Shape stabilized three-dimensional porous SiC-based phase change materials for thermal management of electronic components

Abstract

As electronic components get smaller and more powerful, effective thermal management is needed to address the problem of more heat accumulation due to increased power density. Phase change materials (PCM) have shown great potential in thermal management within confined spaces, but the low thermal conductivity of PCM, and low enthalpy and electrical resistance of composite PCM (CPCM) significantly limit its application in electronic systems. Herein, porous silicon carbide felt (SiC) with stable shape was prepared by using commercial carbon fiber felt (CF) as carbon source.
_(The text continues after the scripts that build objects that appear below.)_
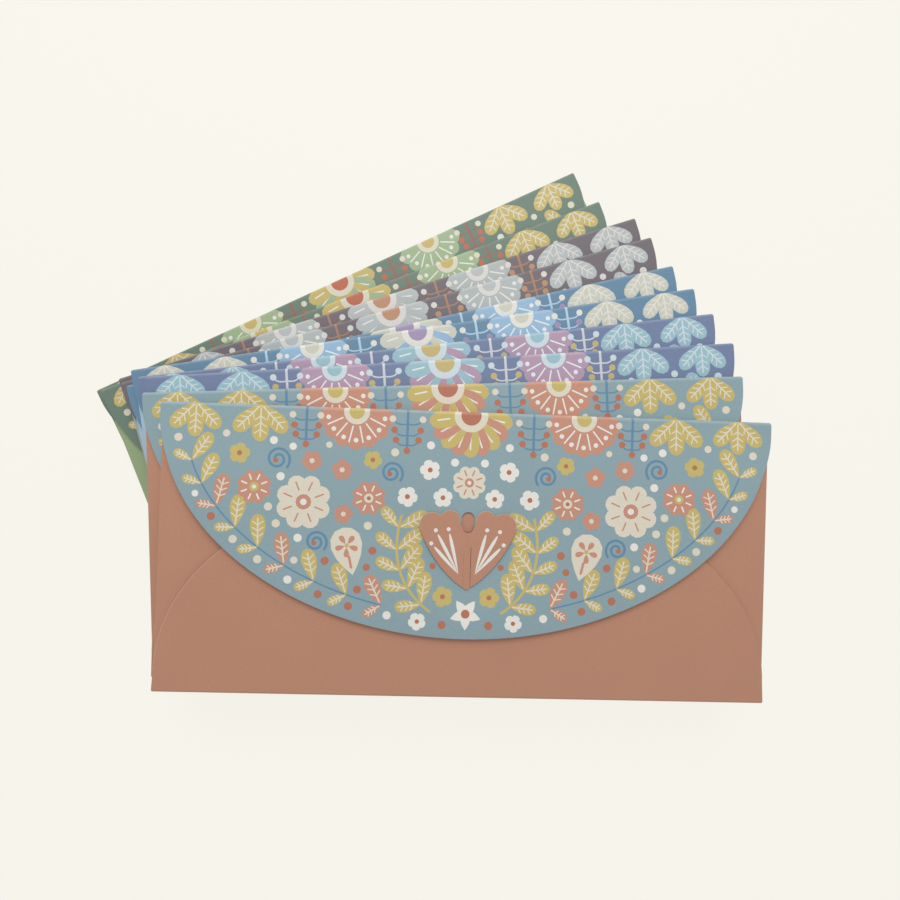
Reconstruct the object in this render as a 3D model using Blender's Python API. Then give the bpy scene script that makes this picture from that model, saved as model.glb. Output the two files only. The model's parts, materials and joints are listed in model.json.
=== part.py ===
"""A fanned set of ten card money envelopes, each shut by a two-winged clasp.

Metres, +Z up. The set lies on its back: the lowest envelope rests on z = 0, and the origin is
the middle of the whole set's footprint. X runs along the top envelope's long edge and Y towards
its folded top edge, where its closing flap is hinged. Each envelope is one card blank; its
panels are separate plates between the creases, stacked in levels one sheet and one clearance
apart: back panel, side flaps, pocket panel, closing flap and clasp wings.
"""

from math import asin, atan2, cos, hypot, pi, radians, sin

import bmesh
import bpy
from mathutils import Matrix, Vector
from mathutils.geometry import tessellate_polygon

# The envelope
ENVELOPE_WIDTH = 0.180
ENVELOPE_HEIGHT = 0.0842
CARD = 0.0003
CLEARANCE = 0.0003

# Closing flap: how far its curved edge stays above the bottom fold, and its straight sides
FLAP_TOE_HEIGHT = 0.0177
FLAP_DEPTH = ENVELOPE_HEIGHT - FLAP_TOE_HEIGHT
FLAP_SIDE = 0.0040

# Pocket panel: how far the top of its arch stays below the top fold, and its straight sides
POCKET_TOP_INSET = 0.0192
POCKET_DEPTH = ENVELOPE_HEIGHT - POCKET_TOP_INSET
POCKET_SIDE = 0.0065

# Side flaps, and the glue that holds the pocket panel to them
SIDE_FLAP_WIDTH = 0.028
SIDE_FLAP_SLANT = 0.012
GLUE_INSET = 0.0060
GLUE_FILM = 0.0001

# The clasp, cut from the pocket panel below the top of its arch, and its outline above its tip
CLASP_TOP_INSET = 0.0097
CLASP_HEIGHT = 0.0232
CLASP_TIP = POCKET_DEPTH - CLASP_TOP_INSET - CLASP_HEIGHT
CLASP_HALF_WIDTH = 0.0142
OUTER_LOBE_RADIUS = 0.0038
OUTER_LOBE_DROP = 0.0007
INNER_LOBE_RADIUS = 0.0030
INNER_LOBE_OFFSET = 0.0053
CLEFT_DEPTH = 0.0066
SPINE_WIDTH = 0.0020
SPINE_HEAD_DROP = 0.0108
SPINE_HEIGHT = CLASP_HEIGHT - SPINE_HEAD_DROP
SPINE_FOOT = 0.0034
RISER_WIDTH = 0.0014
SLOT_WIDTH = 0.0038
SLOT_FOOT = 0.0024
SLOT_HEAD_DROP = 0.0005
EDGE_CONTROL_SHARES = (0.655, 0.265)
SHOULDER_DROP_SHARE = 1 / 3

# The fan: the thumb's place from the top envelope's lower left corner, and its full spread
PIVOT_INSET = 0.0080
FAN_SPREAD = radians(27.2)

# Name, share of the spread, and how far the corner slipped as shares of the envelope's height
FAN_SHARES = (
    ("green_lower", 1.000, 0.0341, 0.1713),
    ("green_upper", 0.857, 0.0116, 0.1403),
    ("brown_lower", 0.728, 0.0435, 0.1618),
    ("brown_upper", 0.656, 0.0412, 0.1300),
    ("blue_lower", 0.544, 0.0327, 0.1012),
    ("blue_upper", 0.390, -0.0037, 0.1405),
    ("violet_lower", 0.315, 0.0077, 0.1059),
    ("violet_upper", 0.203, 0.0011, 0.0959),
    ("teal_lower", 0.1364, -0.0188, 0.0326),
    ("teal_upper", 0.000, 0.000, 0.000),
)

# Facets
FOLD_STEPS = 6
EDGE_STEPS = 28
LOBE_STEPS = 5
SLOT_STEPS = 6
SHARP_ANGLE = radians(45)

# Levels of the sheets in one envelope, counted from its back
BACK, SIDE, POCKET, FLAP, WING = range(5)
SHEET_STEP = CARD + CLEARANCE
ENVELOPE_STEP = (WING + 1) * SHEET_STEP
CLASP_CENTRE = ENVELOPE_WIDTH / 2

# Printed card colours, sRGB from 0 to 255: the closing flap's ground and the body's
COLOURS = {
    "green": ((92, 128, 118), (150, 168, 128)),
    "brown": ((112, 101, 101), (172, 176, 174)),
    "blue": ((88, 136, 170), (168, 196, 212)),
    "violet": ((106, 116, 158), (172, 180, 206)),
    "teal": ((138, 165, 170), (190, 134, 108)),
}
GLUE_COLOUR = (226, 222, 208)
CARD_ROUGHNESS = 0.62
GLUE_ROUGHNESS = 0.30


def clear_scene():
    for item in list(bpy.data.objects):
        bpy.data.objects.remove(item, do_unlink=True)


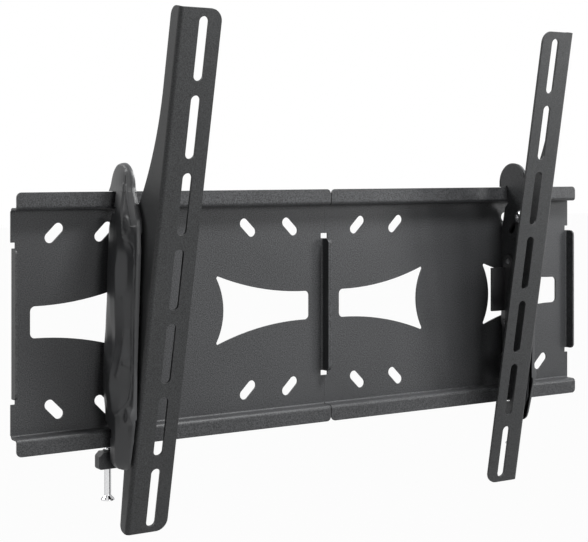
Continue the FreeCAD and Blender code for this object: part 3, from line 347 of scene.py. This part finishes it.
coverLines = {
    # raised or sunk lines over the hump: points as (reach, height), rise, half width
    "lip": ([
        (33.5, 120), (35.5, 107.5), (37.5, 95.4), (40, 86), (41.6, 73), (43.4, 70.6), (47.5, 69.6),
        (51.5, 66.8), (54.2, 62.4), (54, 57), (53.2, 33), (51.8, 10), (49, -24), (47, -50),
        (45.8, -66), (43.2, -74), (39, -79.4), (33.5, -81.5),
    ], 0.8, 0.7),
    "frontRidge": ([
        (39, 119), (43.5, 107.5), (49.5, 95.4), (54, 85),
    ], 0.7, 0.7),
    "cup": ([
        (42, 83.2), (48, 80), (51.5, 83.6), (57.6, 83.4),
    ], 0.9, 0.7),
    "strip": ([
        (56.2, 60), (55.2, 33), (53.8, 10), (51.2, -24), (49.2, -50), (47.6, -68),
    ], -0.45, 0.45),
    "slot": ([
        (36.6, 120.8), (36.6, 127),
    ], -1.4, 0.6),
    "diagonal": ([
        (44.5, -8), (42, -20), (39, -34), (34, -48),
    ], 1, 1.9),
}
coverRoom = [
    # what moves or sits under the cover: its way as (reach, height), radius, least rise over it
    ([(21, 68), (33, 76.2), (43.5, 85.7)], 6.4, 6.5),
    ([(21, 68), (33, 76.2), (43.5, 85.7)], 3.4, 7.2),
    ([(43, -81.4), (41, -80), (26.5, -70.6), (11, -60)], 6.4, 6.5),
    ([(43, -81.4), (41, -80), (26.5, -70.6), (11, -60)], 3.4, 7.2),
    ([(39.9, 20), (40.1, 20)], 2.3, 8.1),
    ([(39.9, -35), (40.1, -35)], 2.3, 8.1),
]


def easedAlong(heights, rows, values, spread=1.6):
    # a value given at some heights, laid over all rows with its corners eased
    out = np.zeros(len(rows))
    total = 0
    for step in np.linspace(-2, 2, 9):
        weight = math.exp(-step * step / 2)
        out += weight * np.interp(rows + step * spread, heights, values)
        total += weight
    return out / total


def distanceToLine(across, up, points):
    # from each grid point to a line of straight pieces
    best = np.full(across.shape, 1e9)
    for (a, b), (c, d) in zip(points, points[1:]):
        run, climb = c - a, d - b
        share = np.clip(((across - a) * run + (up - b) * climb) / (run * run + climb * climb), 0, 1)
        best = np.minimum(best, np.hypot(across - a - share * run, up - b - share * climb))
    return best


def tongueHalf(height):
    # half width of the tongue's rounded top
    radius = (cover["topFront"] - cover["topRear"]) / 2
    return math.sqrt(max(radius ** 2 - max(height - cover["shoulderHeight"], 0) ** 2, 0))


def coverRows():
    top = cover["shoulderHeight"] + (cover["topFront"] - cover["topRear"]) / 2
    span, count = cover["topSpan"], cover["topRows"]
    rows = list(np.arange(cover["bottom"], top - span, cover["rowStep"]))
    rows += [top - span * (1 - k / count) ** 2 for k in range(count + 1)]
    rows += [cover["seatHeight"] - cover["seatStep"], cover["seatHeight"] + cover["seatStep"]]
    return np.array(sorted(set(round(r, 4) for r in rows)))


def coverPoints():
    rows = coverRows()
    middle = (cover["topFront"] + cover["topRear"]) / 2
    heights = np.array([row[0] for row in reversed(coverForm)])
    form = list(reversed(coverForm))
    rear = np.interp(rows, *zip(*coverRear))
    front = np.interp(rows, *zip(*coverFront))
    half = np.array([tongueHalf(r) for r in rows])
    onTongue = rows > cover["seatHeight"]
    rear = np.where(onTongue, middle - half, rear)
    front = np.where(rows > cover["shoulderHeight"], middle + half, front)
    rearRise = easedAlong(heights, rows, [row[1] for row in form])
    frontRise = easedAlong(heights, rows, [row[-1] for row in form])
    knots = [(easedAlong(heights, rows, [row[k][0] for row in form]),
              easedAlong(heights, rows, [row[k][1] for row in form])) for k in range(2, 9)]
    count = cover["columns"]
    share = np.linspace(0, 1, count)
    across = rear[:, None] + (front - rear)[:, None] * share[None, :]
    rise = np.zeros_like(across)
    for i in range(len(rows)):
        reaches = [rear[i]] + [k[0][i] for k in knots] + [front[i]]
        rises = [rearRise[i]] + [k[1][i] for k in knots] + [frontRise[i]]
        first, last = rear[i] + cover["knotMargin"], front[i] - cover["knotMargin"]
        inside = [(u, t) for u, t in zip(reaches[1:-1], rises[1:-1]) if first < u < last]
        line = [(rear[i], rises[0])] + inside + [(front[i], rises[-1])]
        spot, high = zip(*line)
        eased = [np.interp(across[i] + d, spot, high) for d in cover["knotEase"]]
        rise[i] = sum(eased) / len(eased)
    up = np.repeat(rows[:, None], count, axis=1)
    for points, height, spread in coverLines.values():
        rise += height * np.exp(-(distanceToLine(across, up, points) / spread) ** 2)
    for way, radius, least in coverRoom:
        need = least - cover["roomSlope"] * np.maximum(distanceToLine(across, up, way) - radius, 0)
        # the higher of both, with the crease eased
        rise = (rise + need + np.sqrt((rise - need) ** 2 + cover["roomEase"] ** 2)) / 2
    # the foot's lower edge and the tongue's rim roll over
    low = np.clip((rows - cover["bottom"]) / cover["footRound"], 0, 1)
    rise *= (cover["footShare"] + (1 - cover["footShare"]) * np.sqrt(1 - (1 - low) ** 2))[:, None]
    lip = np.where(onTongue, -cover["tongueLip"], 0.0)
    frontLip = np.where(rows > cover["lipBottom"], -cover["lip"], 0.0)
    frontLip = np.where(onTongue, -cover["tongueLip"], frontLip)
    domed = np.clip((rows - cover["seatHeight"]) / cover["domeSpan"], 0, 1)
    edgeSoft, corner = cover["edgeSoft"], cover["edgeShare"]
    soft = np.minimum(edgeSoft + cover["domeSoft"] * domed, (front - rear) / 4)
    edge = np.minimum(edgeSoft, rise[:, 0] * 0.5) + cover["domeEdge"] * domed
    frontEdge = np.minimum(edgeSoft, rise[:, -1] * 0.5) + cover["domeEdge"] * domed
    inset = soft[:, None] / np.maximum(front - rear, cover["narrowest"])[:, None]
    across = rear[:, None] + (front - rear)[:, None] * (inset + (1 - 2 * inset) * share[None, :])
    columns = [np.stack([rear, lip], 1), np.stack([rear, rise[:, 0] - edge], 1),
               np.stack([rear + soft * corner, rise[:, 0] - edge * corner], 1)]
    columns += [np.stack([across[:, k], rise[:, k]], 1) for k in range(count)]
    columns += [np.stack([front - soft * corner, rise[:, -1] - frontEdge * corner], 1),
                np.stack([front, rise[:, -1] - frontEdge], 1), np.stack([front, frontLip], 1)]
    points = np.stack(columns, 1)
    crown = np.sqrt(1 - np.clip((rows - rows[-1] + cover["crown"]) / cover["crown"], 0, 1) ** 2)
    points[:, :, 1] = (points[:, :, 1] + cover["tongueLip"]) * crown[:, None] - cover["tongueLip"]
    return rows, points


def makeCover(side):
    sign = -1 if side == "left" else 1
    rows, points = coverPoints()
    high, wide = points.shape[:2]
    deselectAll()
    bpy.ops.mesh.primitive_grid_add(x_subdivisions=wide - 1, y_subdivisions=high - 1, size=1)
    piece = bpy.context.object
    piece.name = "cover_" + side
    # the grid's vertices run along its rows; mm here, metres in the mesh
    place = np.zeros((high, wide, 3))
    place[:, :, 0] = sign * (cover["plateFace"] + points[:, :, 1])
    place[:, :, 1] = -points[:, :, 0]
    place[:, :, 2] = rows[:, None]
    piece.data.vertices.foreach_set("co", (place / 1000).reshape(-1))
    bpy.ops.object.mode_set(mode="EDIT")
    bpy.ops.mesh.select_all(action="SELECT")
    bpy.ops.mesh.remove_doubles(threshold=finish["weld"])
    bpy.ops.mesh.select_all(action="SELECT")
    bpy.ops.mesh.normals_make_consistent(inside=False)
    bpy.ops.object.mode_set(mode="OBJECT")
    outward = sum(face.normal.x * face.area for face in piece.data.polygons) * sign
    if outward < 0:
        bpy.ops.object.mode_set(mode="EDIT")
        bpy.ops.mesh.select_all(action="SELECT")
        bpy.ops.mesh.flip_normals()
        bpy.ops.object.mode_set(mode="OBJECT")
    wall = piece.modifiers.new("wall", "SOLIDIFY")
    wall.thickness = cover["wall"] / 1000
    wall.offset = -1
    bpy.ops.object.modifier_apply(modifier=wall.name)
    bpy.ops.object.shade_smooth_by_angle(angle=math.radians(cover["smoothAngle"]))
    paint(piece, coverPlastic)
    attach(piece, "hook_" + side)
    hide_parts("side_cover_" + side)


# Carried-over metal, with softened edges

nodeFinishes = {
    "tv_arm": ("arm", armCoat, "arm_black"),
    "hook_plate": ("hook", plateCoat, "plate_black"),
    "side_plate": ("hook", plateCoat, "plate_black"),
    "rest_pad": ("hook", padPlastic, "pad_black"),
    "lock_block": ("hook", plateCoat, "plate_black"),
    "upper_tilt_screw": ("arm", brightZinc, "screw_bright"),
    "lower_tilt_screw": ("arm", greyZinc, "screw_grey"),
    "lock_screw": ("lock", brightZinc, "screw_bright"),
}
plainFinishes = {
    "upper_friction_washer": padPlastic,
    "lower_spacer_washer": greyZinc,
    "upper_washer": greyZinc,
    "upper_nut": greyZinc,
    "lower_washer": greyZinc,
    "lower_nut": greyZinc,
    "cover_screws": greyZinc,
    "pad_screws": brightZinc,
}
for side in sides:
    dress("wall_panel_" + side, "wall_plate", panelCoat)
    for node, (body, material, slotName) in nodeFinishes.items():
        dress(node + "_" + side, body + "_" + side, material)
    for node, material in plainFinishes.items():
        paint(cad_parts[node + "_" + side], material)
print("metal dressed")
for side in sides:
    makeCover(side)
print("covers made")


# Floor, light and camera

def directRays(nodes, links, path):
    # one for rays from the camera and for those off shiny surfaces
    clear = addNode(nodes, "ShaderNodeMath", operation="MAXIMUM")
    links.new(path.outputs["Is Camera Ray"], clear.inputs[0])
    links.new(path.outputs["Is Transmission Ray"], clear.inputs[1])
    both = addNode(nodes, "ShaderNodeMath", operation="MAXIMUM")
    links.new(clear.outputs[0], both.inputs[0])
    links.new(path.outputs["Is Glossy Ray"], both.inputs[1])
    return both.outputs[0]


stage = {
    "floorSize": 60,
    "floorHeight": -1.3,
    "floorShade": 0.8,
    "floorRoughness": 0.9,
    "floorGlow": 0.97,       # how much of the floor shows as plain white
    "worldLight": 0.09,
}


def makeFloor():
    bpy.ops.mesh.primitive_plane_add(size=stage["floorSize"], location=(0, 0, stage["floorHeight"]))
    floor = bpy.context.object
    floor.name = "floor"
    material, nodes, links, shader = newMaterial("paleFloor")
    shader.inputs["Base Color"].default_value = (*[stage["floorShade"]] * 3, 1)
    shader.inputs["Roughness"].default_value = stage["floorRoughness"]
    glow = addNode(nodes, "ShaderNodeEmission", Color=(1, 1, 1, 1), Strength=1.0)
    mix = addNode(nodes, "ShaderNodeMixShader")
    path = addNode(nodes, "ShaderNodeLightPath")
    seen = addNode(nodes, "ShaderNodeMath", operation="MULTIPLY")
    seen.inputs[1].default_value = stage["floorGlow"]
    links.new(directRays(nodes, links, path), seen.inputs[0])
    links.new(seen.outputs[0], mix.inputs["Fac"])
    links.new(shader.outputs[0], mix.inputs[1])
    links.new(glow.outputs[0], mix.inputs[2])
    links.new(mix.outputs[0], nodes["Material Output"].inputs["Surface"])
    floor.data.materials.append(material)


def makeWorld():
    world = bpy.data.worlds.new("studio")
    bpy.context.scene.world = world
    world.use_nodes = True
    nodes, links = world.node_tree.nodes, world.node_tree.links
    back = nodes["Background"]
    back.inputs["Color"].default_value = (1, 1, 1, 1)
    back.inputs["Strength"].default_value = stage["worldLight"]
    white = addNode(nodes, "ShaderNodeBackground", Strength=1.0)
    white.inputs["Color"].default_value = (1, 1, 1, 1)
    mix = addNode(nodes, "ShaderNodeMixShader")
    path = addNode(nodes, "ShaderNodeLightPath")
    links.new(directRays(nodes, links, path), mix.inputs["Fac"])
    links.new(back.outputs[0], mix.inputs[1])
    links.new(white.outputs[0], mix.inputs[2])
    links.new(mix.outputs[0], nodes["World Output"].inputs["Surface"])


lamps = {
    # place, what it points at, size, power
    "topSoftbox": ((0.35, -0.66, 1.25), (0.05, 0, 0), 0.35, 34),
    "rightSoftbox": ((1.1, -0.9, 0.38), (0.07, 0, 0.05), 0.3, 8),
    "frontSoftbox": ((-0.15, -1.8, 0.35), (-0.1, 0, 0), 0.5, 9),
    "backSoftbox": ((-1.4, 1.2, 1.3), (-0.2, 0, 0.25), 0.7, 22),
}


def makeLamps():
    for name, (place, target, size, power) in lamps.items():
        data = bpy.data.lights.new(name, "AREA")
        data.energy = power
        data.size = size
        lamp = bpy.data.objects.new(name, data)
        bpy.context.scene.collection.objects.link(lamp)
        lamp.location = place
        lamp.rotation_euler = (Vector(target) - Vector(place)).to_track_quat("-Z", "Y").to_euler()


photoView = {
    "place": (-0.7777, -1.1585, 0.1364),
    "yaw": -32.693,
    "lens": 86.46,
    "shiftY": -0.179,
}


def makeCamera():
    data = bpy.data.cameras.new("camera")
    data.sensor_width = 36
    data.sensor_fit = "HORIZONTAL"
    data.lens = photoView["lens"]
    data.shift_y = photoView["shiftY"]
    data.clip_start = 0.01
    data.clip_end = 100
    camera = bpy.data.objects.new("camera", data)
    bpy.context.scene.collection.objects.link(camera)
    camera.location = photoView["place"]
    camera.rotation_euler = (math.radians(90), 0, math.radians(photoView["yaw"]))
    bpy.context.scene.camera = camera


deselectAll()
makeFloor()
makeWorld()
makeLamps()
makeCamera()
bpy.context.scene.view_settings.view_transform = "Standard"
print("stage set")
CPCM was prepared by using a multi-layer porous network structure composed of silicon carbide nanowires and silicon carbide fibers as a three-dimensional frame structure to seal paraffin (PA), which improved the thermal conductivity and electrical resistivity of the PCM. The PA/S1 based on porous SiC skeleton has high thermal conductivity (0.794 W·(m·K)−1), high enthalpy (231.4 J·g−1), high energy storage efficiency (89.81%) and high electrical resistivity (2.05 × 106 Ω·cm), as well as good shape stability and acceptable thermal performance. As a kind of thermal management material, CPCM shows excellent heat storage performance and temperature resistance effect, which enlarges the time of the heating element in reaching its peak temperature by five times. Therefore, the CPCM has enormous potential in thermal management of electronic products.